日記

2024-09-03 08:16:00

【ITGCとITACの違いとそれぞれの重要性】

ITにおける内部統制は、企業の情報システムの健全性を維持し、業務の効率化とリスク管理を実現するために欠かせません。その中で、特に重要なのが ITGC(IT全般統制)ITAC(IT業務処理統制) です。当社HPの検索キーワードとして「ITGCとITACの違い」が上位にあるため、本記事では、ITGCとITACの違いと、それぞれが持つ重要性について解説します。

 

● ITGC(IT General Controls)とは?

ITGC は、企業のIT環境全体に適用される基本的な管理プロセスや手続きを指します。これには、システムの開発や変更管理、アクセス管理、データバックアップ、災害復旧計画など、組織全体のIT運用を支える広範な管理活動が含まれます。ITGCの主な要素を以下にまとめます。

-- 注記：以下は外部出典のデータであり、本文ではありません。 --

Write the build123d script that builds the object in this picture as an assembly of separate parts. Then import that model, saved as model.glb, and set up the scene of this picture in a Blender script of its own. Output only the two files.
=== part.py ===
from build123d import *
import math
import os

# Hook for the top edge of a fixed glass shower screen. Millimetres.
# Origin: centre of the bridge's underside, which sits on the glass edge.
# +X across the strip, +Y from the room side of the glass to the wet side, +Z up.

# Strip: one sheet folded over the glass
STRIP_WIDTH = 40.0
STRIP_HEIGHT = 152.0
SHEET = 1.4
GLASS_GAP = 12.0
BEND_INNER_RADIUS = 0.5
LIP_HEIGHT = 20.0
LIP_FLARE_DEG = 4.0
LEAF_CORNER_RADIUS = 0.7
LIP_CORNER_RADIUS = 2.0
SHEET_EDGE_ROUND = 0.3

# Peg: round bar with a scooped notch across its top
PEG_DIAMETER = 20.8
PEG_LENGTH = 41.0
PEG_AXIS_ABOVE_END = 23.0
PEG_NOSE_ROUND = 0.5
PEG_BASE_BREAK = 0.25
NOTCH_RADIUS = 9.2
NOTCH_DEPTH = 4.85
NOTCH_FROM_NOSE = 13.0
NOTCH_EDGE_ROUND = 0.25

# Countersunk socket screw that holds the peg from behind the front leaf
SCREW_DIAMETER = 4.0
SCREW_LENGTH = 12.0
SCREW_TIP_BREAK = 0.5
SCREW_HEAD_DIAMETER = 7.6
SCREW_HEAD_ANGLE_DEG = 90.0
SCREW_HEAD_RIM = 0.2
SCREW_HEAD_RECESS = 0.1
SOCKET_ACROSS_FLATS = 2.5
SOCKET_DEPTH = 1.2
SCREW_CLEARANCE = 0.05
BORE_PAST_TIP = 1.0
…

  • アクセスコントロール: 重要なシステムやデータへのアクセスを制御し、不正アクセスや情報漏洩を防ぐことを目的とした管理手続きです。これには、ユーザーの認証、権限の設定、アクセスログの監視が含まれます。

  • 変更管理: システムの変更が適切に計画、承認、実施されるよう管理し、システムの整合性を保つプロセスです。変更が計画外のリスクを引き起こさないよう、テストや承認手続きが重要となります。

  • 運用管理: データバックアップ、システムのパフォーマンス監視、インシデント管理など、ITシステムの安定的な運用を支える活動が含まれます。システムの稼働状況を継続的に監視し、必要なメンテナンスを行うことで、サービスの中断を防ぎます。

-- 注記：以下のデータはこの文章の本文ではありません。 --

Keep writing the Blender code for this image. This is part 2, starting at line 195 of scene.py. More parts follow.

  • 構成管理: IT資産の管理と追跡を行うプロセスであり、ハードウェアやソフトウェアのバージョン管理、設定情報の一貫性を確保することを目的としています。構成管理により、システム全体の整合性と安定性が維持され、変更や障害発生時の影響を最小限に抑えることが可能です。

  • 障害管理: システム障害やインシデントが発生した際に、その影響を最小限に抑え、迅速に問題を解決するためのプロセスです。障害管理は、インシデント管理、問題管理、継続的な監視とログ管理を含みます。これにより、システムの信頼性と可用性が確保されます。

  • 災害復旧計画(DRP): 予期せぬ災害や重大なシステム障害が発生した際に、迅速にシステムを復旧し、業務を継続できるようにするための計画と手続きです。これには、データのバックアップやシステムのリカバリ手順が含まれます。

これらの要素により、ITGCは企業全体のITリスクを管理し、システムの整合性と信頼性を確保する基盤となります。ITGCが適切に機能していない場合、個別のアプリケーション制御(ITAC)に対する信頼性も低下する可能性が高くなります。

 

● ITAC(IT Application Controls)とは?

一方、ITAC は特定のアプリケーションに対して行われる制御であり、そのアプリケーションが期待通りに機能し、正確かつ完全なデータ処理を保証するための手続きを指します。ITACは、通常、業務プロセスに密接に関連し、具体的には以下のようなものが含まれます。

  • 入力制御: データが正確に入力されているかを確認し、不正なデータがシステムに取り込まれないようにする。
  • 処理制御: データがシステム内で正しく処理されるよう監視し、処理エラーや不正なデータ操作を防止する。
  • 出力制御: 出力されるデータが正確で完全であることを確認し、レポートや帳票などが適切に生成されることを保証する。

ITACは、特定のアプリケーション内のデータの正確性や一貫性を確保するために不可欠であり、特に業務プロセスが複雑な場合やデータの正確性が求められる場合に、その重要性が増します。

 

● ITGCとITACの相互作用

ITGCとITACは独立した概念でありながら、相互に補完し合う関係にあります。ITGCが効果的に機能していないと、ITACの信頼性や効果も低下する可能性があるため、両者をバランスよく維持することが重要です。

例えば、システムのアクセス管理(ITGC)が不十分である場合、アプリケーション内でいかに厳格な制御(ITAC)が行われていても、不正アクセスによるリスクが残ります。また、システム変更が適切に管理されていない場合、アプリケーションの処理が意図せず変更される可能性もあり、データの整合性に影響を与えることがあります。

 

● まとめ

ITGCとITACは、企業のIT環境の健全性を確保するために不可欠な要素です。ITGCは全体的なリスク管理とシステム運用の安定性を支え、ITACは特定のアプリケーション内でのデータの正確性と信頼性を保証します。これらを適切に理解し、実施することが、企業のITガバナンスを強化し、業務効率の向上とリスク低減に繋がります。